Set node size by in-degree:
We want to know who is the most important nodes in this specific data set. Therefore we go to Appearance -> Nodes -> Size -> Attribute -> In-Degree and limit the size from 1 to 100 after testing around which size works best for this graph. After that we turn on labels and set their size to node size.
Links:
These are the connections between data entities. We use attributes like weight, color and style to communicate different kinds and strengths of connection.
- Find at least one practical question for your dataset that you can answer with the data you have obtained (e.g. which users are similar? who can I trust most? what should the system recommend in a particular situation? which are the most important nodes?
Since this data extracted from the BCB Facebook page, it has identified the potential nodes of this network which are rarely or most often connected in social media. During the analysis we have found that all the users visited these Facebook pages belong to the cricket world that configured color and size by their rank as degree, however they all are similar to each other because all fans visits those pages for getting information related to Cricket. The fans we trust the most are those which frequently visits these pages and having interaction regularly. We have already seen in the graph above that which one is the strongest page on the social media basis of these regularly visited fans. We can tell a lot just from this one image. When we turn on labels, we could see which page each circle represents. The color indicates their grouping, and the circle size shows the comparative strength of the page.

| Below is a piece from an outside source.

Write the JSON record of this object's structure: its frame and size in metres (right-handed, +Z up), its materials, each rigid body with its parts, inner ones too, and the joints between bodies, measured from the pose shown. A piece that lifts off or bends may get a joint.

The further out these dots are, the less internally linked the pages are. We can guess by the number of nodes of each color and which sports category has created the most content for their fans. Moreover what are the successful points for them to attract the fans from the external links/resources? For example, we can see a lot of green dots around South Africa Cricket cluster which indicates that it is likely an important practice area for the sports and they are creating a lot of content around it for their fans around the globe.